* AIM OF THE TASK
Give back exactly the lines running from the line that holds "0, 1))), door_right)" through the line that holds "for node in", ends included, and no other lines.

(3D code data)
□ □ □ □
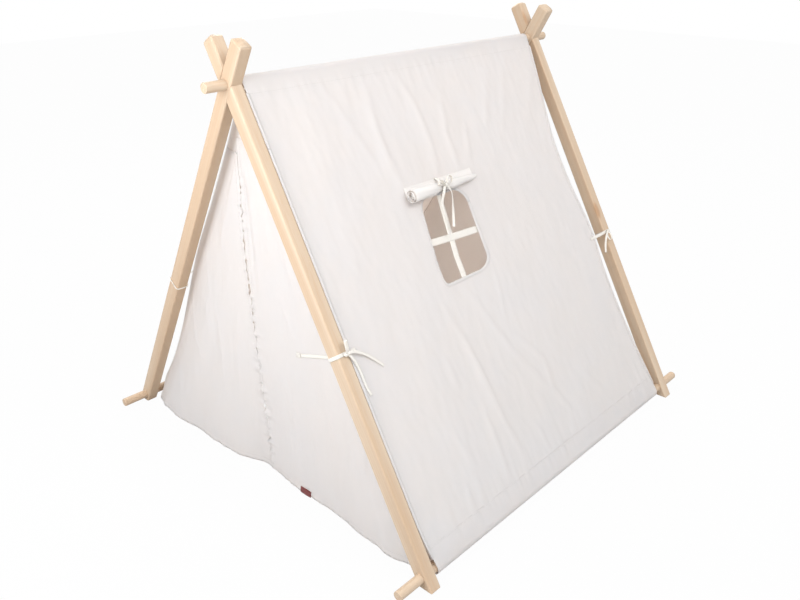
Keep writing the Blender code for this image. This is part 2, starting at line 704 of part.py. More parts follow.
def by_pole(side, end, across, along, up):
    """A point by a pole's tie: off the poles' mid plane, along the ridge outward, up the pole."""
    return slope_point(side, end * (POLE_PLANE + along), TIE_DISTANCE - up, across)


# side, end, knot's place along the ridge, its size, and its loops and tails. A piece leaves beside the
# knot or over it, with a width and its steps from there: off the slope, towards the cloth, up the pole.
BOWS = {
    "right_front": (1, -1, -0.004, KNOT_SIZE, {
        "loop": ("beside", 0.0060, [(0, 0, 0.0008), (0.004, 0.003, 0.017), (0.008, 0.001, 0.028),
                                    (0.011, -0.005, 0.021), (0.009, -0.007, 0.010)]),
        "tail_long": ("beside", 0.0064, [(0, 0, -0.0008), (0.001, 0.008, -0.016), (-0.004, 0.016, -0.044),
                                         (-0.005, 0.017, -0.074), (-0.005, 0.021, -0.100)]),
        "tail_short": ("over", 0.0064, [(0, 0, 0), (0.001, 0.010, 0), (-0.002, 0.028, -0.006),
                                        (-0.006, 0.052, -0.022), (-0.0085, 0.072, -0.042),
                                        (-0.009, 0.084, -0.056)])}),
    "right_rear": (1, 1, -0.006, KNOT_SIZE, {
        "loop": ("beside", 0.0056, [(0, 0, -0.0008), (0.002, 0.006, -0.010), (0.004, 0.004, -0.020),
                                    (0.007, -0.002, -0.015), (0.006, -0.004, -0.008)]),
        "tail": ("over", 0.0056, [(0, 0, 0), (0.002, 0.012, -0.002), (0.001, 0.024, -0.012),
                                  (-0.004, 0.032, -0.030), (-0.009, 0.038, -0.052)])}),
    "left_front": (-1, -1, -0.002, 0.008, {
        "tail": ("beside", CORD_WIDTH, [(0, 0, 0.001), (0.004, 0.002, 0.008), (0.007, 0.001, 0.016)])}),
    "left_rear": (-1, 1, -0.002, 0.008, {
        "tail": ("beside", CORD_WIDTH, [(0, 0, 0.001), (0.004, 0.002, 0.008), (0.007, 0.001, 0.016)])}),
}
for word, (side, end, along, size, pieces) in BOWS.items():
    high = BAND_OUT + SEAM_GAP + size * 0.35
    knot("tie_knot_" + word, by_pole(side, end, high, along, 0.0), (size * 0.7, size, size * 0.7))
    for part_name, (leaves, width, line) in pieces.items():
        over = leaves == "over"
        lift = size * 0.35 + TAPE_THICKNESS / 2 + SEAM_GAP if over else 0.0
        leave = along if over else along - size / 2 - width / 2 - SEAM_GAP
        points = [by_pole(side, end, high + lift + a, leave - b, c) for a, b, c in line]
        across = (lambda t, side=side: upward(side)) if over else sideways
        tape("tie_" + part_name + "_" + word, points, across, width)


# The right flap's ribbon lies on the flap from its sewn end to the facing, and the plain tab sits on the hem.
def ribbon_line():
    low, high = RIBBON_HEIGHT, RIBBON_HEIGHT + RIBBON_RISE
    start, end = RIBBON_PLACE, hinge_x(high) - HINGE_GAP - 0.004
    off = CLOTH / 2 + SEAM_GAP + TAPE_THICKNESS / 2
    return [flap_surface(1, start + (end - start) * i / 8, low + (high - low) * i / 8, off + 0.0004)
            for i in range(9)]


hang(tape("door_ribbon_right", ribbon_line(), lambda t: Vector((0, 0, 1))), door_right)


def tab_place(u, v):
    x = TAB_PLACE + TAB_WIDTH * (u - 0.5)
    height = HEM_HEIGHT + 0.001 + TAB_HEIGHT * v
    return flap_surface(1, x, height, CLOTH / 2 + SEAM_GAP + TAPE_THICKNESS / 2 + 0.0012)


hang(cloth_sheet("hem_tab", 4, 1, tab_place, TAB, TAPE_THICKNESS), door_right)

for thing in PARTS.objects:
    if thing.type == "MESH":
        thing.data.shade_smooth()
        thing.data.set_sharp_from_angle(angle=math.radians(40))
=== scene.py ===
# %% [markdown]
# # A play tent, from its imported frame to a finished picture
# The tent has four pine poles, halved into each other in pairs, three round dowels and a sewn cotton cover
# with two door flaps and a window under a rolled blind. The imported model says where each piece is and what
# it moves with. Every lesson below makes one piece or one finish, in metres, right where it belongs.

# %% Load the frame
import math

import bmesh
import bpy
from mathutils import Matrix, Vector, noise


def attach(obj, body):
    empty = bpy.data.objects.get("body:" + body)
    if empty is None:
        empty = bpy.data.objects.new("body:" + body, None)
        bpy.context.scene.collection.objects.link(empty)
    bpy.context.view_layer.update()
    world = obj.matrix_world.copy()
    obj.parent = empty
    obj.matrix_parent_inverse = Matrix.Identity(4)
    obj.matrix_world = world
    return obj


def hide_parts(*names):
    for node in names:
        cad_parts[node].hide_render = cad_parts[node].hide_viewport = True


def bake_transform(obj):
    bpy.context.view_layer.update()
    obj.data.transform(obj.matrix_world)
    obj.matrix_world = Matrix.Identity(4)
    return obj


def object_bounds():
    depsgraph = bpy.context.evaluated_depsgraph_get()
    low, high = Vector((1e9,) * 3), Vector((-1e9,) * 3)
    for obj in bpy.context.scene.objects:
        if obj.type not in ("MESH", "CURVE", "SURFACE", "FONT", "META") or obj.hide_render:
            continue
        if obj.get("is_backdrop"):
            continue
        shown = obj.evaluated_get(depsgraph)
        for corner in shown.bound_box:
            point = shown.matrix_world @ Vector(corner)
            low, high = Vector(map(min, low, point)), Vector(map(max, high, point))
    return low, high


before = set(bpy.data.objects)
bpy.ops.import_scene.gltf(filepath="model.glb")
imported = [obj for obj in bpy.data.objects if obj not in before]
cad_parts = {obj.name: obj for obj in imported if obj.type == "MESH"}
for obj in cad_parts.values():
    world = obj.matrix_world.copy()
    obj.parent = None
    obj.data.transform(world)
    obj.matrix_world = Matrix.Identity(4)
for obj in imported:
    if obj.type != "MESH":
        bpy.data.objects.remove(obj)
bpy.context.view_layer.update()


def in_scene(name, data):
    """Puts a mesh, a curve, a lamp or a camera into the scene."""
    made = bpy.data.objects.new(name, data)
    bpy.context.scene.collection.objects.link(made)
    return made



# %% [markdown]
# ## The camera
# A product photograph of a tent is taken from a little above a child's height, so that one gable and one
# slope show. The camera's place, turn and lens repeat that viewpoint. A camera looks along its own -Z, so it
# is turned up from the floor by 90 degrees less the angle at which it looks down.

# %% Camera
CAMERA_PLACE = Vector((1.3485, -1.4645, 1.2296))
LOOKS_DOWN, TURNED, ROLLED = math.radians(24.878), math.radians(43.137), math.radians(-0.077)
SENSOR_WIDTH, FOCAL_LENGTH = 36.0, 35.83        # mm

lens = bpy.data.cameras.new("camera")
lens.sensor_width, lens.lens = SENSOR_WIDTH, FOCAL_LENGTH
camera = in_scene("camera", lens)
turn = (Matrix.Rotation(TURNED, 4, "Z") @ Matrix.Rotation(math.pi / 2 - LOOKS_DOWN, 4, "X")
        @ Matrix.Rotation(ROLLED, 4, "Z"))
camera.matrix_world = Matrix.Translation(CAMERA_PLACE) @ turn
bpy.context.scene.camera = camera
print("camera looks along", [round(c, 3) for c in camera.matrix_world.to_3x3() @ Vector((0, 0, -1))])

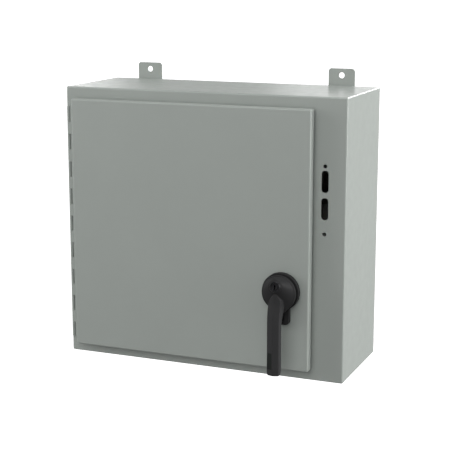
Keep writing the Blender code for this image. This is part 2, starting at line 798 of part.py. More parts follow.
□ □ □ □
* TASK ANSWER
hang(tape("door_ribbon_right", ribbon_line(), lambda t: Vector((0, 0, 1))), door_right)


def tab_place(u, v):
    x = TAB_PLACE + TAB_WIDTH * (u - 0.5)
    height = HEM_HEIGHT + 0.001 + TAB_HEIGHT * v
    return flap_surface(1, x, height, CLOTH / 2 + SEAM_GAP + TAPE_THICKNESS / 2 + 0.0012)


hang(cloth_sheet("hem_tab", 4, 1, tab_place, TAB, TAPE_THICKNESS), door_right)

for thing in PARTS.objects:
    if thing.type == "MESH":
        thing.data.shade_smooth()
        thing.data.set_sharp_from_angle(angle=math.radians(40))
=== scene.py ===
# %% [markdown]
# # A play tent, from its imported frame to a finished picture
# The tent has four pine poles, halved into each other in pairs, three round dowels and a sewn cotton cover
# with two door flaps and a window under a rolled blind. The imported model says where each piece is and what
# it moves with. Every lesson below makes one piece or one finish, in metres, right where it belongs.

# %% Load the frame
import math

import bmesh
import bpy
from mathutils import Matrix, Vector, noise


def attach(obj, body):
    empty = bpy.data.objects.get("body:" + body)
    if empty is None:
        empty = bpy.data.objects.new("body:" + body, None)
        bpy.context.scene.collection.objects.link(empty)
    bpy.context.view_layer.update()
    world = obj.matrix_world.copy()
    obj.parent = empty
    obj.matrix_parent_inverse = Matrix.Identity(4)
    obj.matrix_world = world
    return obj


def hide_parts(*names):
    for node in names:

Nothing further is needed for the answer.